» **The request**: Set down the lines from the one containing "for corner in" to the one containing "return low, high", both lines included, exactly as they stand and with no other lines.

» **Dataset records**:
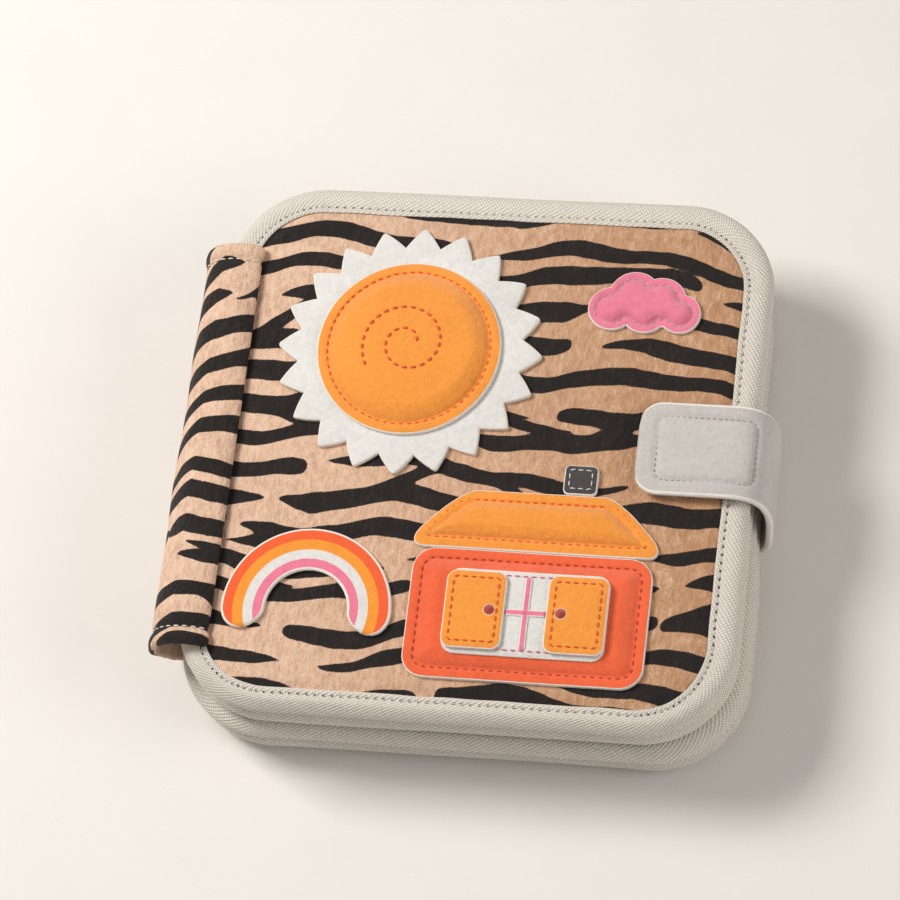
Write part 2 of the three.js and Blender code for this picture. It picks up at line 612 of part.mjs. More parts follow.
// Zip on the second leaf: a tape, a chain between two stops, and a slider that straddles it
function addZip() {
  const [x, y] = placeOnLeaf(ZIP_AT_SHARES);
  const tapeLow = leafTwo.high + SEAM_GAP;
  const onTape = tapeLow + ZIP_TAPE + SEAM_GAP;
  const chainHigh = onTape + ZIP_CHAIN;
  const tape = roundedOutline(ZIP_TAPE_WIDTH, ZIP_LENGTH, FELT_THICK, x, y);
  addPiece("zip_tape", slab(tape, tapeLow, tapeLow + ZIP_TAPE), redOrange);
  const runLength = ZIP_TRAVEL + SLIDER_LENGTH + 2 * SEAM_GAP;
  const chain = new THREE.BoxGeometry(ZIP_CHAIN_WIDTH, runLength, ZIP_CHAIN);
  addPiece("zip_chain", chain.translate(x, y, onTape + ZIP_CHAIN / 2), charcoal);
  for (const [name, side] of [["zip_bottom_stop", -1], ["zip_top_stop", 1]]) {
    const stop = new THREE.BoxGeometry(ZIP_STOP_WIDTH, ZIP_STOP_LENGTH, ZIP_CHAIN);
    const stopY = y + side * (runLength / 2 + SEAM_GAP + ZIP_STOP_LENGTH / 2);
    addPiece(name, stop.translate(x, stopY, onTape + ZIP_CHAIN / 2), nickel, 0.4, 0.8);
  }

  const half = SLIDER_WIDTH / 2;
  const holeHalf = ZIP_CHAIN_WIDTH / 2 + SEAM_GAP;
  const roof = chainHigh + SEAM_GAP;
  const saddle = new THREE.Shape();
  saddle.moveTo(x - half, onTape);
  saddle.lineTo(x - holeHalf, onTape);
  saddle.lineTo(x - holeHalf, roof);
  saddle.lineTo(x + holeHalf, roof);
  saddle.lineTo(x + holeHalf, onTape);
  saddle.lineTo(x + half, onTape);
  saddle.lineTo(x + half, roof + SLIDER_SHELL);
  saddle.lineTo(x - half, roof + SLIDER_SHELL);
  const startY = y + ZIP_TRAVEL / 2;
  addPiece("zip_slider", alongY(saddle, SLIDER_LENGTH, startY), nickel, 0.4, 0.8);
  const pullY = startY + SLIDER_LENGTH / 2 - PULL_LENGTH / 2;
  const pull = roundedOutline(PULL_WIDTH, PULL_LENGTH, FELT_THICK, x, pullY);
  const pullLow = roof + SLIDER_SHELL + SEAM_GAP;
  addPiece("zip_pull", slab(pull, pullLow, pullLow + SLIDER_SHELL), nickel, 0.4, 0.8);
}
addZip();

// Sorting shapes on the back cover's lining, and a plain picture on each other inner face
function addInnerShapes() {
  const onBack = backCover.lining + SEAM_GAP;
  const [circleX, circleY] = placeOnLeaf(SHAPES_AT_SHARES.circle);
  const circle = circleOutline(SHAPE_SIZE / 2, circleX, circleY);
  addPiece("shape_circle", slab(circle, onBack, onBack + FELT_THICK), orange);
  const [squareX, squareY] = placeOnLeaf(SHAPES_AT_SHARES.square);
  const square = roundedOutline(SHAPE_SIZE, SHAPE_SIZE, SHAPE_CORNER, squareX, squareY);
  addPiece("shape_square", slab(square, onBack, onBack + FELT_THICK), pink);
  const [triangleX, triangleY] = placeOnLeaf(SHAPES_AT_SHARES.triangle);
  const triangle = new THREE.Shape();
  [1, 5, 9].forEach((turn) => {
    const angle = (turn * Math.PI) / 6;
    const cornerX = triangleX + (SHAPE_SIZE / 2) * Math.cos(angle);
    const cornerY = triangleY + (SHAPE_SIZE / 2) * Math.sin(angle);
    triangle.absarc(cornerX, cornerY, SHAPE_CORNER, angle - Math.PI / 3, angle + Math.PI / 3, false);
  });
  addPiece("shape_triangle", cutSheet(triangle, onBack, onBack + FELT_THICK), redOrange);

  const underCover = frontCover.lining - SEAM_GAP;
  const frame = new THREE.Shape(roundedOutline(WINDOW_SIZE, WINDOW_SIZE, SHAPE_CORNER));
  const inner = WINDOW_SIZE - 2 * WINDOW_BORDER;
  frame.holes.push(new THREE.Path(roundedOutline(inner, inner, SHAPE_CORNER).reverse()));
  addPiece("photo_frame", cutSheet(frame, underCover - FELT_SHEET / 2, underCover), whiteFelt);

  const underLeafOne = leafOne.low - SEAM_GAP;
  const balloon = new THREE.Shape();
  balloon.absellipse(0, 0, BALLOON_WIDTH / 2, BALLOON_HEIGHT / 2, 0, 2 * Math.PI, false, 0);
  addPiece("balloon", cutSheet(balloon, underLeafOne - FELT_SHEET / 2, underLeafOne), pink);

  const underLeafTwo = leafTwo.low - SEAM_GAP;
  const hill = new THREE.Shape().absarc(0, -HILL_RADIUS * HILL_SINK_SHARE, HILL_RADIUS, 0, Math.PI, false);
  addPiece("hill", cutSheet(hill, underLeafTwo - FELT_SHEET / 2, underLeafTwo), leafGreen);
}
addInnerShapes();

export default book;
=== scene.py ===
# %% [markdown]
# # A soft quiet book, shut, with its strap fastened
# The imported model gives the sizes, places and folds of every piece. This lesson dresses it: striped plush,
# twill binding with its stitches, stuffed felt pictures, a rolled spine wrap and a felt strap.
# Everything is in metres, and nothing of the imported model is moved.

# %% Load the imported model
from math import cos, pi, radians, sin

import bpy
import numpy as np
from mathutils import Matrix, Vector


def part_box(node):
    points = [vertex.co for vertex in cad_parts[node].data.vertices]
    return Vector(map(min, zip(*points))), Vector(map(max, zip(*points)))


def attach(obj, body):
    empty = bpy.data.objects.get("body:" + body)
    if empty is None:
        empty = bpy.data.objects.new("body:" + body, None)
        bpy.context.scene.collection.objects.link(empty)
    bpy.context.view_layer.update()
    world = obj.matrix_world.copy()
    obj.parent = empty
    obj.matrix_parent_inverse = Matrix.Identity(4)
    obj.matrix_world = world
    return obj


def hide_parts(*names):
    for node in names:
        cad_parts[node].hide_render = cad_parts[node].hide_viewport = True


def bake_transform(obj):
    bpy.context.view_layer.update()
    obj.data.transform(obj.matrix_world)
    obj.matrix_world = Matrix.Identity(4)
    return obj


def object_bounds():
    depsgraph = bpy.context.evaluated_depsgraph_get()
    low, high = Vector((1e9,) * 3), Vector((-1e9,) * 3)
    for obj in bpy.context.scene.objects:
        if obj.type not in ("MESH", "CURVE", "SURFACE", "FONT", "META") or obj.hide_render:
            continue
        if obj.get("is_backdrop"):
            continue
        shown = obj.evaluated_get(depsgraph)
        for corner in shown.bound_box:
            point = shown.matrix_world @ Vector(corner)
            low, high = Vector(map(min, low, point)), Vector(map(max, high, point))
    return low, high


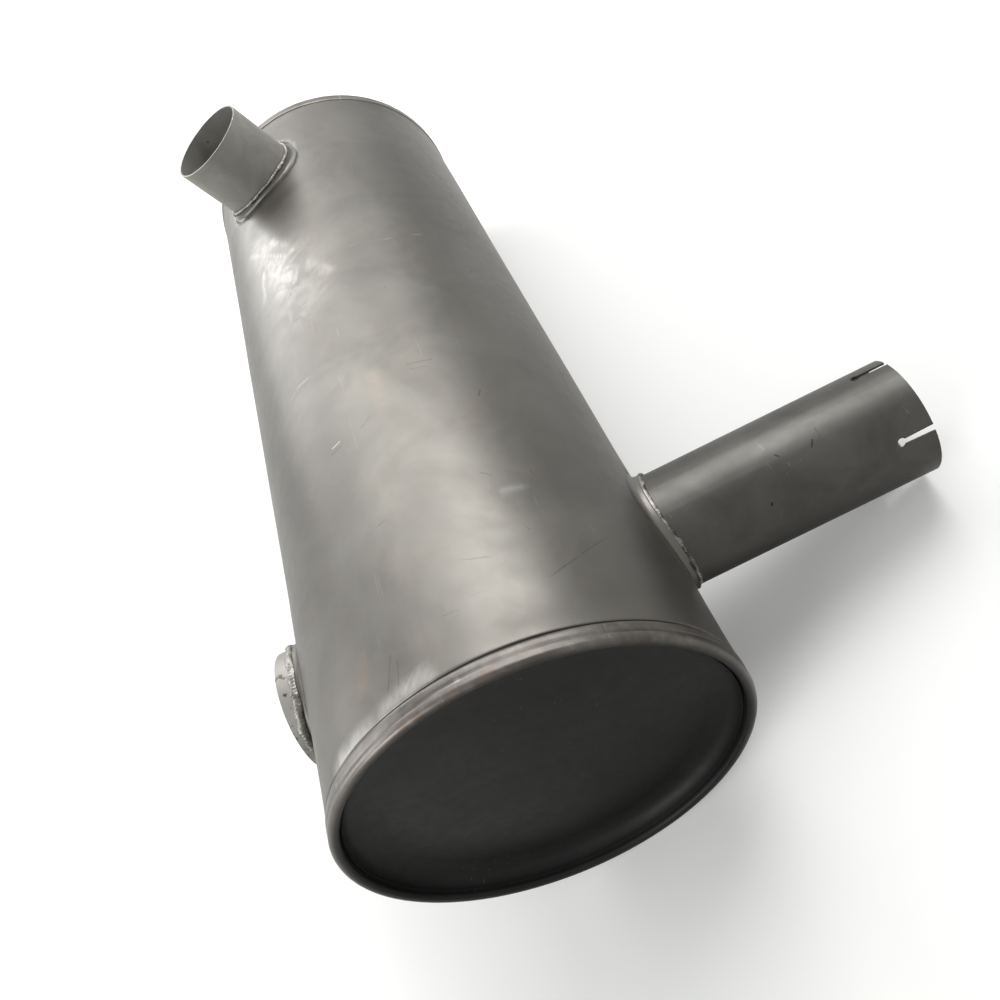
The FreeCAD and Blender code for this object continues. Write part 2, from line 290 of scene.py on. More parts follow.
# Sizes in millimetres of the patterns that all finishes share
EDGE_WOBBLE = 6.0
SCRATCH_SPACING = 2.2
SCRATCH_GROUP = 35.0
STROKE_WIDTH = 2.2
PIT_SWAY = 2.0
# Share of a mark's width that its edge wanders, and how much duller the darkened hollows, dirt and painted
# shade alike, are than clean steel
EDGE_SWAY = 0.8
HOLLOW_ROUGHNESS = 0.25
# Where each pattern's value starts to count and where it counts in full
CLOUD_SPAN = {"From Min": 0.34, "From Max": 0.66}
MOTTLE_SPAN = {"From Min": 0.3, "From Max": 0.7}
PATCH_SPAN = {"From Min": 0.38, "From Max": 0.62}
STROKE_SPAN = {"From Min": 0.3, "From Max": 0.6}
WARM_SPAN = {"From Min": 0.5, "From Max": 0.68}
SCRATCH_SPAN = {"From Min": 0.7, "From Max": 0.78}
GROUP_SPAN = {"From Min": 0.5, "From Max": 0.62}
PIT_WALL_SPAN = {"From Min": 0.05, "From Max": 0.45}
PIT_FLOOR_SPAN = {"From Min": 0.03, "From Max": 0.22}


def linear(colour: str) -> tuple[float, float, float, float]:
    """Turn an sRGB hex colour to the linear values that a shader takes.

    Args:
        colour: six hex digits after a hash.

    Returns:
        Red, green, blue and an alpha of one.
    """
    parts = np.array([int(colour[k : k + 2], 16) for k in (1, 3, 5)]) / 255
    parts = np.where(parts <= 0.04045, parts / 12.92, ((parts + 0.055) / 1.055) ** 2.4)
    return (*parts.tolist(), 1.0)


class NodeGraph:
    """Nodes of a material or of the world."""

    def __init__(self, owner: Material | World) -> None:
        """Empty a node tree.

        Args:
            owner: the material or world that the nodes belong to.
        """
        owner.use_nodes = True
        self.owner = owner
        self.tree = owner.node_tree
        self.tree.nodes.clear()

    def add(
        self, kind: str, inputs: dict | None = None, output: int | str = 0, **settings: object
    ) -> NodeSocket | None:
        """Add one node.

        Args:
            kind: the node's type without the ShaderNode prefix.
            inputs: values or output sockets by input name or number.
            output: name or number of the output that is wanted.
            settings: the node's own settings.

        Returns:
            The wanted output, or None from a node that has none.
        """
        node = self.tree.nodes.new("ShaderNode" + kind)
        for key, value in settings.items():
            setattr(node, key, value)
        for key, value in (inputs or {}).items():
            if isinstance(value, NodeSocket):
                self.tree.links.new(value, node.inputs[key])
            else:
                node.inputs[key].default_value = value
        return node.outputs[output] if len(node.outputs) else None


@dataclass
class Skin:
    """A finish while its layers are laid: the patterns that they share and what shows so far."""

    nodes: NodeGraph
    place: NodeSocket
    shift: NodeSocket
    patches: NodeSocket
    strokes: NodeSocket
    colour: NodeSocket
    rough: NodeSocket
    height: NodeSocket


@dataclass(frozen=True)
class Stroke:
    """A straight stroke over the steel between two places, in millimetres."""

    start: Place
    end: Place
    width: float
    colour: str
    strength: float


@dataclass(frozen=True)
class StainAndShade(Stroke):
    """A wide and soft area of the barrel, even or in patches: a stain, a burnish or painted shade."""

    patchy: bool = False


@dataclass(frozen=True)
class Mark(Stroke):
    """A mark whose edge fades over its soft share of the width. Depth is positive into the steel."""

    soft: float = 0.6
    roughness: float = 0.0
    depth: float = 0.0
    broken: float = 0.0
    brushed: float = 0.0

    def mask(self, skin: Skin) -> NodeSocket:
        """One inside the mark and zero outside: a smooth step of the distance to its line.

        Args:
            skin: the finish that the mark lies on.

        Returns:
            The mask's socket.
        """
        add = skin.nodes.add
        start = np.array(self.start) * MM
        way = (np.array(self.end) - np.array(self.start)) * MM
        uneven = (self.width * EDGE_SWAY * MM,) * 3
        moved = add("VectorMath", {0: skin.shift, 1: uneven, 2: skin.place}, operation="MULTIPLY_ADD")
        off = add("VectorMath", {0: moved, 1: tuple(-start)}, operation="ADD")
        along = add("VectorMath", {0: off, 1: tuple(way / (way @ way))}, "Value", operation="DOT_PRODUCT")
        held = add("Clamp", {"Value": along})
        off = add("VectorMath", {0: held, 1: tuple(-way), 2: off}, operation="MULTIPLY_ADD")
        far = add("VectorMath", {0: off}, "Value", operation="LENGTH")
        inner, outer = self.width * (1 - self.soft) / 2 * MM, self.width / 2 * MM
        edge = {"Value": far, "From Min": inner, "From Max": outer, "To Min": 1.0, "To Max": 0.0}
        return add("MapRange", edge, interpolation_type="SMOOTHSTEP")

    def lay(self, skin: Skin) -> None:
        """Lay the mark over a finish.

        Args:
            skin: the finish, which takes up the mark.
        """
        add = skin.nodes.add
        mask = self.mask(skin)
        if self.broken:
            bits = {"Value": skin.patches, "From Min": 0.5 - 0.15 * self.broken, "From Max": 0.66}
            mask = add("Math", {0: mask, 1: add("MapRange", bits)}, operation="MULTIPLY")
        if self.brushed:
            hairs = {"Value": skin.strokes, **STROKE_SPAN, "To Min": 1 - self.brushed}
            mask = add("Math", {0: mask, 1: add("MapRange", hairs)}, operation="MULTIPLY")
        share = add("Math", {0: mask, 1: self.strength}, operation="MULTIPLY")
        skin.colour = add("Mix", {0: share, 6: skin.colour, 7: linear(self.colour)}, 2, data_type="RGBA")
        if self.roughness:
            skin.rough = add("Math", {0: mask, 1: self.roughness, 2: skin.rough}, operation="MULTIPLY_ADD")
        if self.depth:
            skin.height = add("Math", {0: mask, 1: -self.depth, 2: skin.height}, operation="MULTIPLY_ADD")


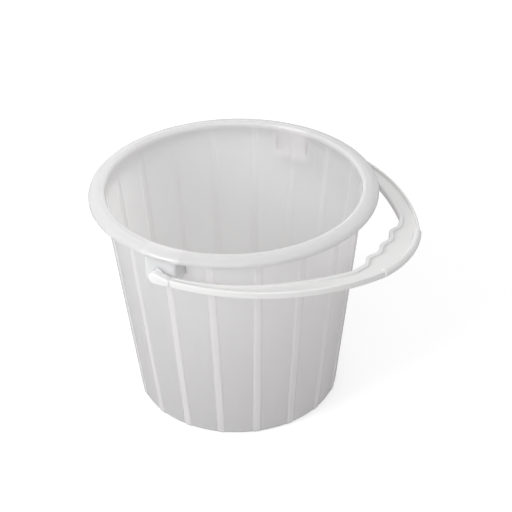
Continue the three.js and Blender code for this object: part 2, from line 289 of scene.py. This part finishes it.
# The handle: an I-section strip bent into a bow, with finger scallops and a bead on the grip, and a pad, a
# boss and a stud at each end
bow = dict(
    tilt=2.1,  # degrees below level
    halfHeight=2.6, foot=3.6,  # of the flanges above and below the middle
    web=0.8, flange=2.3, rail=1.3,  # half the web, the flanges, and what the inner one gains at the grip
    edge=0.9, inside=0.45,  # roundings of the section, outside and in its corners
    rimGap=1.9, arm=6.3, sideRadius=171,
    turn=60, innerRadius=232,  # where the inner edge leaves the rim's circle, and its radius from there
    gripHalf=34.5, gripWidth=26.1, fingerGap=13.2,
    scallopCurve=120, pitch=21.5, depth=2.8, endDepth=4.8, tips=3,
    beadRadius=3.3, beadProud=1.3, beadEnd=0.9, beadDraw=0.25,
    channelStart=16,  # from the pivot
    bossRadius=4.8, bossRound=4.4, bossShoulder=4, bossDepth=3, padLength=14, padCorner=3, dome=0.8,
    clearance=0.35, headRise=0.6, headLength=4.2, headTaper=0.6, tip=2.4,
)
bow["inner"] = pail["rimRadius"] + bow["rimGap"]
bow["scallopReach"] = pail["rimRadius"] + bow["fingerGap"]
bow["gripReach"] = bow["scallopReach"] + bow["gripWidth"]


# Distance from the origin to a circle's far side along angle a. The circle is centred at (x, y), and the
# distance is the centre's share along a + the root of radius^2 - its share across a, squared
def toCircle(a, x, y, radius):
    along = x * np.cos(a) + y * np.sin(a)
    across = y * np.cos(a) - x * np.sin(a)
    return along + np.sqrt(radius**2 - across**2)


# Centre and radius of the grip's circle, through the ends of both sides and the middle of the grip's outer
# edge: radius = (half chord^2 + rise^2) / (2 * rise)
def gripArc():
    sideMiddle = bow["inner"] + bow["arm"] - bow["sideRadius"]
    end = math.sqrt(bow["sideRadius"] ** 2 - (bow["gripHalf"] - sideMiddle) ** 2)
    rise = bow["gripReach"] - end
    radius = (bow["gripHalf"] ** 2 + rise**2) / (2 * rise)
    return bow["gripReach"] - radius, radius


# Outer edge: the grip's circle as far as the grip goes, and beyond it the side's circle
def outerEdge(a):
    sideMiddle = bow["inner"] + bow["arm"] - bow["sideRadius"]
    x, radius = gripArc()
    grip = toCircle(a, x, 0, radius)
    side = toCircle(np.abs(a), 0, sideMiddle, bow["sideRadius"])
    return np.where(np.abs(grip * np.sin(a)) < bow["gripHalf"], grip, side)


# Inner edge: the circle round the rim, then a wide arc, and at the grip a cosine wave along the tips' line,
# which is deeper beyond the last tip
def innerEdge(a):
    turn = math.radians(bow["turn"])
    shift = bow["innerRadius"] - bow["inner"]
    wide = toCircle(np.abs(a), -shift * math.cos(turn), -shift * math.sin(turn), bow["innerRadius"])
    side = np.where(np.abs(a) > turn, bow["inner"], wide)
    middle = bow["scallopReach"] - bow["scallopCurve"]
    line = toCircle(a, middle, 0, bow["scallopCurve"])
    place = np.arctan2(line * np.sin(a), line * np.cos(a) - middle) * bow["scallopCurve"] / bow["pitch"]
    place = np.clip(place, -bow["tips"] / 2, bow["tips"] / 2)
    depth = np.where(np.abs(place) > (bow["tips"] - 1) / 2, bow["endDepth"], bow["depth"])
    wave = depth / 2 * (1 - np.cos(2 * math.pi * place))
    return np.minimum(side, toCircle(a, middle, 0, bow["scallopCurve"] + wave))


# Puts points (reach, across, height) of the handle's own plane in place: tipped by the tilt about the
# pivot's axis, and raised to it
def inPlace(reach, across, height):
    tilt = math.radians(bow["tilt"])
    reach, across, height = np.broadcast_arrays(reach, across, height)
    x = reach * math.cos(tilt) + height * math.sin(tilt)
    z = height * math.cos(tilt) - reach * math.sin(tilt) + ear["pivot"]
    return np.stack([x, across, z], axis=-1)


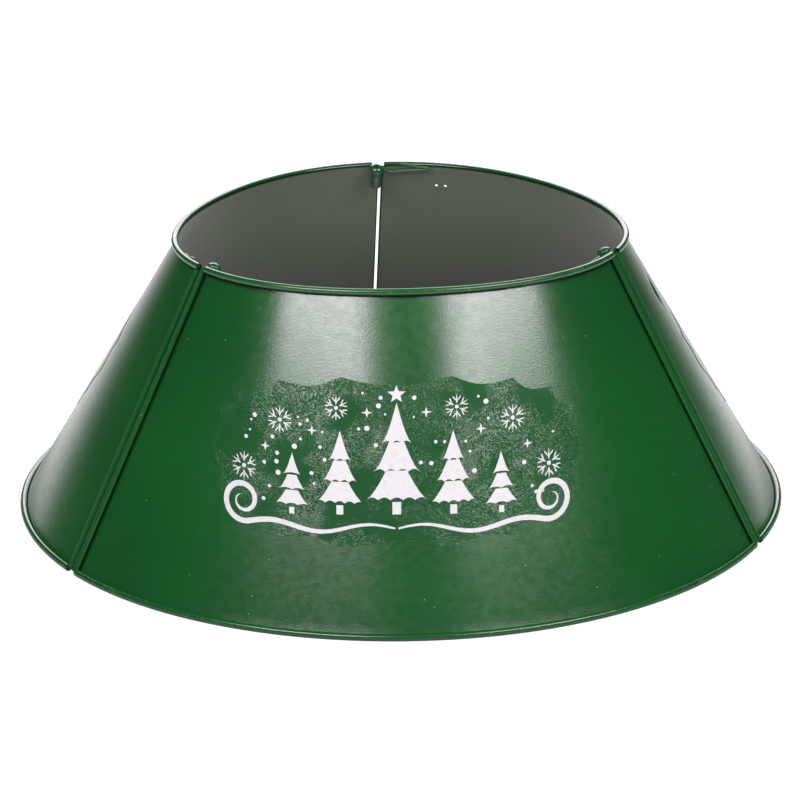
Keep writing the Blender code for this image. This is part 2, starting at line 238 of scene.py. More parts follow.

» **Output**:
        for corner in shown.bound_box:
            point = shown.matrix_world @ Vector(corner)
            low, high = Vector(map(min, low, point)), Vector(map(max, high, point))
    return low, high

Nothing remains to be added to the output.